- SOURCE DATA:
________
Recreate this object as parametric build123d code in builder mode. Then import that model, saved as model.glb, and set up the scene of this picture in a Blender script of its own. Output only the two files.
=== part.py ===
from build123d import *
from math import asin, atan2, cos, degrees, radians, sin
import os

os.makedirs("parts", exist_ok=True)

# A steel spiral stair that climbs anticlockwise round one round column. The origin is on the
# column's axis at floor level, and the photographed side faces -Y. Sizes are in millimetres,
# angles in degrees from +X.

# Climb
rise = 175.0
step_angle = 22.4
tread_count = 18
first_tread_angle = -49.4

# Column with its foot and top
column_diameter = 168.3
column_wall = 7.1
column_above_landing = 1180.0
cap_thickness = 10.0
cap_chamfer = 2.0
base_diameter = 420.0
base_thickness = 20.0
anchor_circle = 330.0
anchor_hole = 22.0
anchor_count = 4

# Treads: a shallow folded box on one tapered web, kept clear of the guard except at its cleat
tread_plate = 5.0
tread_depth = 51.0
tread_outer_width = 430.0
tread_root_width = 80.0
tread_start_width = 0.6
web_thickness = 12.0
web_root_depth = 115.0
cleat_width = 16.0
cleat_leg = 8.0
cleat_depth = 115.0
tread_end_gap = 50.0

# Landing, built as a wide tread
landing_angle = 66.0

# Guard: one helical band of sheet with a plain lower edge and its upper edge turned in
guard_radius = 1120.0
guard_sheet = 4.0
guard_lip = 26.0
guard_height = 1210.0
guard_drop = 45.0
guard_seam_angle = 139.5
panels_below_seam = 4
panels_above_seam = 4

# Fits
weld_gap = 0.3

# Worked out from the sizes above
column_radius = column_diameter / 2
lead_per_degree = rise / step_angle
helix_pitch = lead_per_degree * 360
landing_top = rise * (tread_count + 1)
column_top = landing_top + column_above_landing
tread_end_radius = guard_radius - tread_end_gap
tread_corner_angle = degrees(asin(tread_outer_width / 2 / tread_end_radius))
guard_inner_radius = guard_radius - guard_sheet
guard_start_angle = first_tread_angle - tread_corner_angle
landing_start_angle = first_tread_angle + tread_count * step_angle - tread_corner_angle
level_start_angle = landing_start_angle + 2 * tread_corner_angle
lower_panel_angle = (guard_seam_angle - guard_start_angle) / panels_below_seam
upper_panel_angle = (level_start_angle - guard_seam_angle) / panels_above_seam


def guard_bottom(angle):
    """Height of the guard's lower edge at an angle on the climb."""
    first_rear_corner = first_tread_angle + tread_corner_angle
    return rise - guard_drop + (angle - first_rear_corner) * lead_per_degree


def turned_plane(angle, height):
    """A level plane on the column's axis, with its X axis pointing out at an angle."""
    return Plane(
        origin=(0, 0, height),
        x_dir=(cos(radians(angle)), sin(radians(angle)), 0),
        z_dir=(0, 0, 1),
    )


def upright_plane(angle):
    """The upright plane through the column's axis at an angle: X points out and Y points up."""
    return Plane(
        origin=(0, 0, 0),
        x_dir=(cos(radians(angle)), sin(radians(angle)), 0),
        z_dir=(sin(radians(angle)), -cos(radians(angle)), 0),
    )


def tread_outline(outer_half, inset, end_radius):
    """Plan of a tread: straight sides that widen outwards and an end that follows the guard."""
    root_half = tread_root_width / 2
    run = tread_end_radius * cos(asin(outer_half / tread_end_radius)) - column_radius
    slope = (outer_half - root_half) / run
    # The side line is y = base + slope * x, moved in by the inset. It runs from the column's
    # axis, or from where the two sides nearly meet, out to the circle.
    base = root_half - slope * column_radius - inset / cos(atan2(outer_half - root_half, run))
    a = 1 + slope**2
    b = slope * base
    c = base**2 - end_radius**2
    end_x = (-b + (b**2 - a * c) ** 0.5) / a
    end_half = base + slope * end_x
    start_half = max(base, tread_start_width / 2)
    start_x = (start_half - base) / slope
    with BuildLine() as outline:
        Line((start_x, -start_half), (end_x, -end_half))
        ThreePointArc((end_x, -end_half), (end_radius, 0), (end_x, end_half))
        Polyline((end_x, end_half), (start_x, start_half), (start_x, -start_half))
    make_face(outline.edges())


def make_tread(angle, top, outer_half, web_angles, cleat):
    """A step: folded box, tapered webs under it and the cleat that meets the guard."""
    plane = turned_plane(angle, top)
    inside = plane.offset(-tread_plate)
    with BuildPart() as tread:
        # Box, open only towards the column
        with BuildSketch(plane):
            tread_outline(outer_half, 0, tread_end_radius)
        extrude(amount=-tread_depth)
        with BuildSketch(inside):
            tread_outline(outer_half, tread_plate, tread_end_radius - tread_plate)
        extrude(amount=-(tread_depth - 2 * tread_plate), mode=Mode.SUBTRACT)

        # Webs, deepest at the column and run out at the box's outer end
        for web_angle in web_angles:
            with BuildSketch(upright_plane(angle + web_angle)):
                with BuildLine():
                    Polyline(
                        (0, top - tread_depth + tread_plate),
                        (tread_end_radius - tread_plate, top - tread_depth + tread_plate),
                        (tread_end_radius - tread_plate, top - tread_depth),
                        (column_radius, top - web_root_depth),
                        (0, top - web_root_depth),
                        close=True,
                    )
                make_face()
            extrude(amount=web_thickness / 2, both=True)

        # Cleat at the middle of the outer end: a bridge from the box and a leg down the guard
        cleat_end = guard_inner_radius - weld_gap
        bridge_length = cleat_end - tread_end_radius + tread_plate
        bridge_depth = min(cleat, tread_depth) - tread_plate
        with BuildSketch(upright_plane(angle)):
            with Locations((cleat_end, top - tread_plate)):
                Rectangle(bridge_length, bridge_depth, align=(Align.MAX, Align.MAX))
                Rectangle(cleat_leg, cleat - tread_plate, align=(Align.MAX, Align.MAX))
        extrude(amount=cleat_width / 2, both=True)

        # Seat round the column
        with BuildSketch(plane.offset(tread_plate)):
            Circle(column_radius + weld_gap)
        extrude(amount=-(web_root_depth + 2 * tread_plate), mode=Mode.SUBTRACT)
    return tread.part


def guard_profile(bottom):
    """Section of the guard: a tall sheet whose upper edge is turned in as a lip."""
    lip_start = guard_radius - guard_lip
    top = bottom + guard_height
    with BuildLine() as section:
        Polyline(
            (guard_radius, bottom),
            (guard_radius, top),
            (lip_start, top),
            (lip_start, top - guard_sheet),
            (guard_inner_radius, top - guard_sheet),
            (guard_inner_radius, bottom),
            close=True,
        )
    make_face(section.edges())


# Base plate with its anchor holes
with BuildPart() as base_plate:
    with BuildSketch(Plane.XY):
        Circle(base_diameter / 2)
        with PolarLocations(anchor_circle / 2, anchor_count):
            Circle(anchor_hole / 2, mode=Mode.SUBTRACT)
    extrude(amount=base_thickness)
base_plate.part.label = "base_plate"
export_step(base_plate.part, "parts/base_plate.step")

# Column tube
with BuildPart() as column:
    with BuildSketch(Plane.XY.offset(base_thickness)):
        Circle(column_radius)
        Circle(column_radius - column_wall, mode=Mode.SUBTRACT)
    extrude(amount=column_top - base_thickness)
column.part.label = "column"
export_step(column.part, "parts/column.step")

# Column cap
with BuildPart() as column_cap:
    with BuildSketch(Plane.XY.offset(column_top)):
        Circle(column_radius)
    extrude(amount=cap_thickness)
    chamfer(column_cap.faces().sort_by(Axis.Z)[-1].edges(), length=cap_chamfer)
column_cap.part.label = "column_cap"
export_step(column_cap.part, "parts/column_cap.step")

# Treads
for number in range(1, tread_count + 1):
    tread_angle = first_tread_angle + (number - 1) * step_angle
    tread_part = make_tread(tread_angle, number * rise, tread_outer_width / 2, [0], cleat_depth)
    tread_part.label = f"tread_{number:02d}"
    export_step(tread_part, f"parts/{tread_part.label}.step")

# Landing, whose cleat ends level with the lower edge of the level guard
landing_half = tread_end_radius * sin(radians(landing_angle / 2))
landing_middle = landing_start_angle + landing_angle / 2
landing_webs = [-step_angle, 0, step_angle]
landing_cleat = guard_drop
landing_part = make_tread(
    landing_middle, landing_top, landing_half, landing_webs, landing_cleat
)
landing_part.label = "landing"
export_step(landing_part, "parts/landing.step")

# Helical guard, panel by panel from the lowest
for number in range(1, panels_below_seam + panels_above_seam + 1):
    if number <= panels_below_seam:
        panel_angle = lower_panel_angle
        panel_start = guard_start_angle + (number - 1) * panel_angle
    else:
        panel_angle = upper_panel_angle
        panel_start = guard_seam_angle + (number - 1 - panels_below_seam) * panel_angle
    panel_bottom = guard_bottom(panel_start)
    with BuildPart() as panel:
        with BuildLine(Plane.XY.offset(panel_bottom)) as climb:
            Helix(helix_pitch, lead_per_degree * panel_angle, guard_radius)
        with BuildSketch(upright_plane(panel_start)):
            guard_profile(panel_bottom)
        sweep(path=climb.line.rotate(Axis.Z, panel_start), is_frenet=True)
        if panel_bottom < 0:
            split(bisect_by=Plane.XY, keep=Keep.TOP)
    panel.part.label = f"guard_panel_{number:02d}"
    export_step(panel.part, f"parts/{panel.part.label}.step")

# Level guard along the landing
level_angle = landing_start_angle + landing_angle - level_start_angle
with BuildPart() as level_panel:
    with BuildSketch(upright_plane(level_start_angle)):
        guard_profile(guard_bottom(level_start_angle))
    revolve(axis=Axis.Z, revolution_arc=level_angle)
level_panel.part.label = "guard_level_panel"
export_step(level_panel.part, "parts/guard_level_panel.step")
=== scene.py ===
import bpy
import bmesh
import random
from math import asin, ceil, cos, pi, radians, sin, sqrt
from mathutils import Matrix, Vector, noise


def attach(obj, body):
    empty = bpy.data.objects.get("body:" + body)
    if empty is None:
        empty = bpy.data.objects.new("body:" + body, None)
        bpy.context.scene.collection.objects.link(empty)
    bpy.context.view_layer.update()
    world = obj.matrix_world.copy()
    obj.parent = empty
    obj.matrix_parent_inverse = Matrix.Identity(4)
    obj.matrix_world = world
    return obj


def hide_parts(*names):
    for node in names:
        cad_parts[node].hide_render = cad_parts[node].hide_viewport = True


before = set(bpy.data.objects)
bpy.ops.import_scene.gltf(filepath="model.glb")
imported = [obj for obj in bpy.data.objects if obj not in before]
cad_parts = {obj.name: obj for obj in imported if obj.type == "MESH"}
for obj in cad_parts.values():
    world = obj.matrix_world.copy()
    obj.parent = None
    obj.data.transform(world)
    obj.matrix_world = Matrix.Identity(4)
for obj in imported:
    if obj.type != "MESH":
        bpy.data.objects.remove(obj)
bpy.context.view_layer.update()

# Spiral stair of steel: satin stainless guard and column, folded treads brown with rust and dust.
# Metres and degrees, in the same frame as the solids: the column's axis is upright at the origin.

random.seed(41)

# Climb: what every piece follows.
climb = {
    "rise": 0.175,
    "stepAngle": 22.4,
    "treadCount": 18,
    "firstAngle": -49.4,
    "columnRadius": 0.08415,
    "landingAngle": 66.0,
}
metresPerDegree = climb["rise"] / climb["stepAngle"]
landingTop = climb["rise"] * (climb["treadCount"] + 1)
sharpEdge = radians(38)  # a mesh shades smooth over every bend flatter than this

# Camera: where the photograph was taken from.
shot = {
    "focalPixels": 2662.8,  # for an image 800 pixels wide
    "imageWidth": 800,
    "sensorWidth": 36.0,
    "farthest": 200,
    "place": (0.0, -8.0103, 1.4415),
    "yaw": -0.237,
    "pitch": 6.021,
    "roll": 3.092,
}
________
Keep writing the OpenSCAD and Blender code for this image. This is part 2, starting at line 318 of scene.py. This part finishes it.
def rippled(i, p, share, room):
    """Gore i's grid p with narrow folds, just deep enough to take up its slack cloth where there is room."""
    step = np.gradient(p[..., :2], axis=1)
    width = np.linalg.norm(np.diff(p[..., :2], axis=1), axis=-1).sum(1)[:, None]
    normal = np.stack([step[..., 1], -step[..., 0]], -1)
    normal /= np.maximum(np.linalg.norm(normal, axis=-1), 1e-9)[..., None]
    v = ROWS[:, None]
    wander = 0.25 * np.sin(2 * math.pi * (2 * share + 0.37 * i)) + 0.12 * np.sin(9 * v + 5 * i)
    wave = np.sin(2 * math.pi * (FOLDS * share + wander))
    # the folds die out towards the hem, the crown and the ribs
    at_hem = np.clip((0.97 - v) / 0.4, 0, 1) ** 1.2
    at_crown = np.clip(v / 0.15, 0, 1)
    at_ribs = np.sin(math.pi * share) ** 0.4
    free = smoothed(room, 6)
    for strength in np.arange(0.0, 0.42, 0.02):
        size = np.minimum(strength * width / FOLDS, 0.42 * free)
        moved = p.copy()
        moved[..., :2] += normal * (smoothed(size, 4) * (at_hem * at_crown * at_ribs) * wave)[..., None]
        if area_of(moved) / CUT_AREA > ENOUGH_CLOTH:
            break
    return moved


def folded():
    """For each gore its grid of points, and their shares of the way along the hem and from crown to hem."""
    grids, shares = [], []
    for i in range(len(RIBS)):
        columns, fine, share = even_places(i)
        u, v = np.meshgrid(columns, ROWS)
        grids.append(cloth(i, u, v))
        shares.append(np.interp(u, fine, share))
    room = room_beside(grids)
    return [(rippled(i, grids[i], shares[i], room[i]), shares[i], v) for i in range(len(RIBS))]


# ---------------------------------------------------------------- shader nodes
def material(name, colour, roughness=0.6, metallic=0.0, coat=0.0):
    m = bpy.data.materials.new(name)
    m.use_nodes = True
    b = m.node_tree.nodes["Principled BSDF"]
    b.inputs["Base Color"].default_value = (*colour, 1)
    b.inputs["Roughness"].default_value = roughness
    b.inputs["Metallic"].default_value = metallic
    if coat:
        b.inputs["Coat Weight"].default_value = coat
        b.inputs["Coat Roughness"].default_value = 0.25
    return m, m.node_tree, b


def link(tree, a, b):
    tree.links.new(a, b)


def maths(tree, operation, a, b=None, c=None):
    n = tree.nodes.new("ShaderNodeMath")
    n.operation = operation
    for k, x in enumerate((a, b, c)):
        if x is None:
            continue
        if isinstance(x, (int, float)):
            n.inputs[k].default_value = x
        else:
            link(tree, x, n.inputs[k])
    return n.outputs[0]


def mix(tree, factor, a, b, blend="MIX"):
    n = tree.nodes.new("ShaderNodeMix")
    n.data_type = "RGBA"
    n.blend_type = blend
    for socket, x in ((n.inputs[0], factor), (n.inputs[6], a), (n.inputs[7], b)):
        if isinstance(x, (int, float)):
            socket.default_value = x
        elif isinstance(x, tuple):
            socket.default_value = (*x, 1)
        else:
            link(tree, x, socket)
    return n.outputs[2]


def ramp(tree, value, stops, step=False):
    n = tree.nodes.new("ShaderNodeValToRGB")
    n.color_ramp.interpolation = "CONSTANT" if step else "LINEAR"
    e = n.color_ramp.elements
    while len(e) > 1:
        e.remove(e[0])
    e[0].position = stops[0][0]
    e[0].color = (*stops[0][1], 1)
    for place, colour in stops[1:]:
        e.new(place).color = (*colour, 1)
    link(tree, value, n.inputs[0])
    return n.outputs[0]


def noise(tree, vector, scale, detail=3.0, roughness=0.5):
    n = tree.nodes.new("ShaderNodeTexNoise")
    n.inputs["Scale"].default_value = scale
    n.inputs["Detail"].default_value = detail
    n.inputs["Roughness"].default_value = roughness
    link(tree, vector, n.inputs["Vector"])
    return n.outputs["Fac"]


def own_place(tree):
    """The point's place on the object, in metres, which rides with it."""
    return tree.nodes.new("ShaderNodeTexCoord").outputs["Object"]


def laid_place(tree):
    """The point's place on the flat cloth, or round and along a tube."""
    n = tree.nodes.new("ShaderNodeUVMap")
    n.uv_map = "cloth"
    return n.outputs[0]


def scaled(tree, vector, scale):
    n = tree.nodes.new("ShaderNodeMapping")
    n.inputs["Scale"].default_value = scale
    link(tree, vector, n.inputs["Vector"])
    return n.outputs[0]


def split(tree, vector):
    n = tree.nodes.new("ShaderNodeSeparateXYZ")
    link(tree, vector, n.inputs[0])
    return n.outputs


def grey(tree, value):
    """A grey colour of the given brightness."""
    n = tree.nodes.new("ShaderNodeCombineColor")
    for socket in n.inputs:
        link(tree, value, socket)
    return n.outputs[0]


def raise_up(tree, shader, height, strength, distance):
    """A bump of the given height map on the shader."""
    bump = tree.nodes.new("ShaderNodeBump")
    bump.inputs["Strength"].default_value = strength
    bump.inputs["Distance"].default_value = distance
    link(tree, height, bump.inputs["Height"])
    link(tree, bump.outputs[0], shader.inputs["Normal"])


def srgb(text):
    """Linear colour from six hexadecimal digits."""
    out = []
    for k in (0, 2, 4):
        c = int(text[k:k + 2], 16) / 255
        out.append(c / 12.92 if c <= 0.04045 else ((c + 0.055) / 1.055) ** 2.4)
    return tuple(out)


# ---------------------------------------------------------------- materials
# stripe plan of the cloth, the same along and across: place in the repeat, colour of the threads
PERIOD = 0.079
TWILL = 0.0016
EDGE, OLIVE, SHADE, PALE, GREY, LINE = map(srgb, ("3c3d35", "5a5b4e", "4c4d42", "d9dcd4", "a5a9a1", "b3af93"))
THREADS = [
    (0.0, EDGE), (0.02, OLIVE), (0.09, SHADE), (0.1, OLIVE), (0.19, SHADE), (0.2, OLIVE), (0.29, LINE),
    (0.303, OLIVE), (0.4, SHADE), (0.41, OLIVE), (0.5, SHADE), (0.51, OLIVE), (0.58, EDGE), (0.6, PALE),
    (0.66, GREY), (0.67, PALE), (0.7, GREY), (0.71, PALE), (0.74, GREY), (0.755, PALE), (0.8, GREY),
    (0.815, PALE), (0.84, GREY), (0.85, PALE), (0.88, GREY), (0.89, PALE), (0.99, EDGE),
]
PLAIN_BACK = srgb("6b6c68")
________
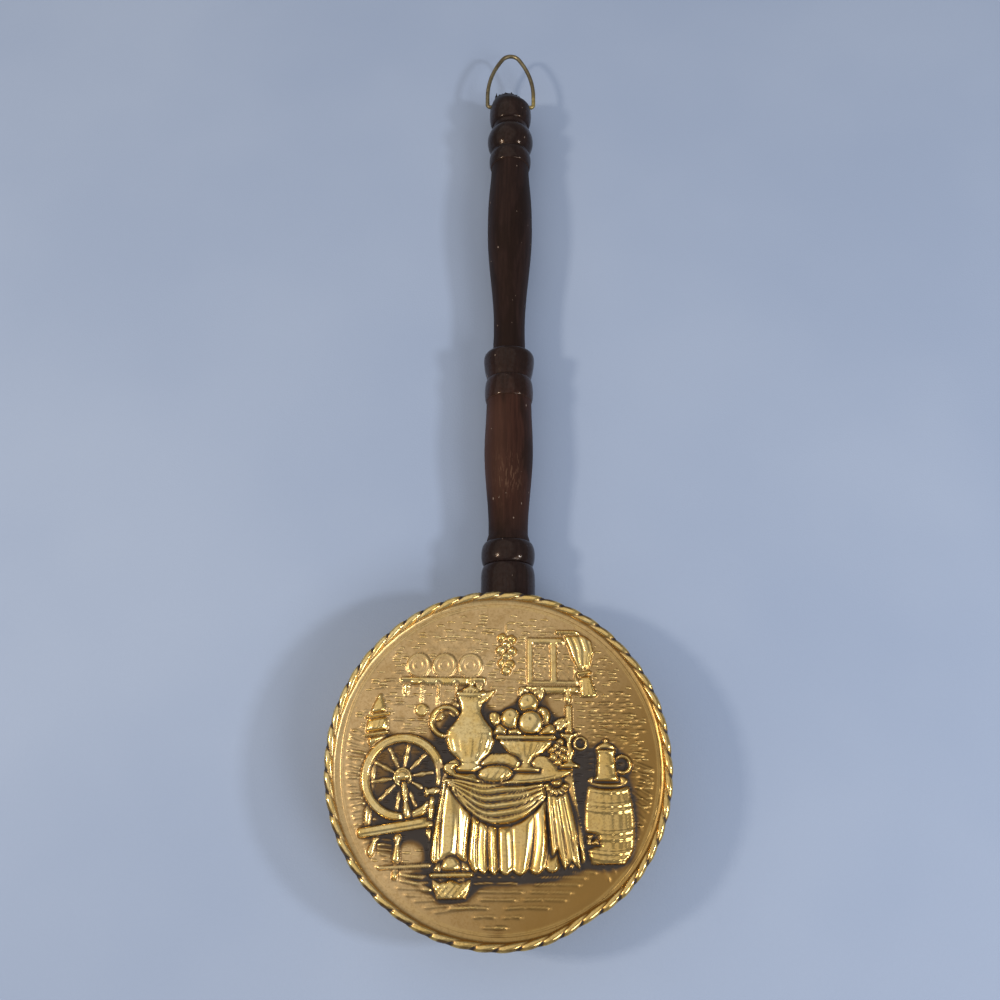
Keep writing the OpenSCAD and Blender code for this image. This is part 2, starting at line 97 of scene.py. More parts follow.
________
Extract and reproduce exactly the lines opening with the line containing "obj.matrix_parent_inverse = Matrix.Identity(4)" and closing with the line containing "sharpEdge = radians(38)", inclusive.

- RESULT OF THIS EXERCISE:
    obj.matrix_parent_inverse = Matrix.Identity(4)
    obj.matrix_world = world
    return obj


def hide_parts(*names):
    for node in names:
        cad_parts[node].hide_render = cad_parts[node].hide_viewport = True


before = set(bpy.data.objects)
bpy.ops.import_scene.gltf(filepath="model.glb")
imported = [obj for obj in bpy.data.objects if obj not in before]
cad_parts = {obj.name: obj for obj in imported if obj.type == "MESH"}
for obj in cad_parts.values():
    world = obj.matrix_world.copy()
    obj.parent = None
    obj.data.transform(world)
    obj.matrix_world = Matrix.Identity(4)
for obj in imported:
    if obj.type != "MESH":
        bpy.data.objects.remove(obj)
bpy.context.view_layer.update()

# Spiral stair of steel: satin stainless guard and column, folded treads brown with rust and dust.
# Metres and degrees, in the same frame as the solids: the column's axis is upright at the origin.

random.seed(41)

# Climb: what every piece follows.
climb = {
    "rise": 0.175,
    "stepAngle": 22.4,
    "treadCount": 18,
    "firstAngle": -49.4,
    "columnRadius": 0.08415,
    "landingAngle": 66.0,
}
metresPerDegree = climb["rise"] / climb["stepAngle"]
landingTop = climb["rise"] * (climb["treadCount"] + 1)
sharpEdge = radians(38)  # a mesh shades smooth over every bend flatter than this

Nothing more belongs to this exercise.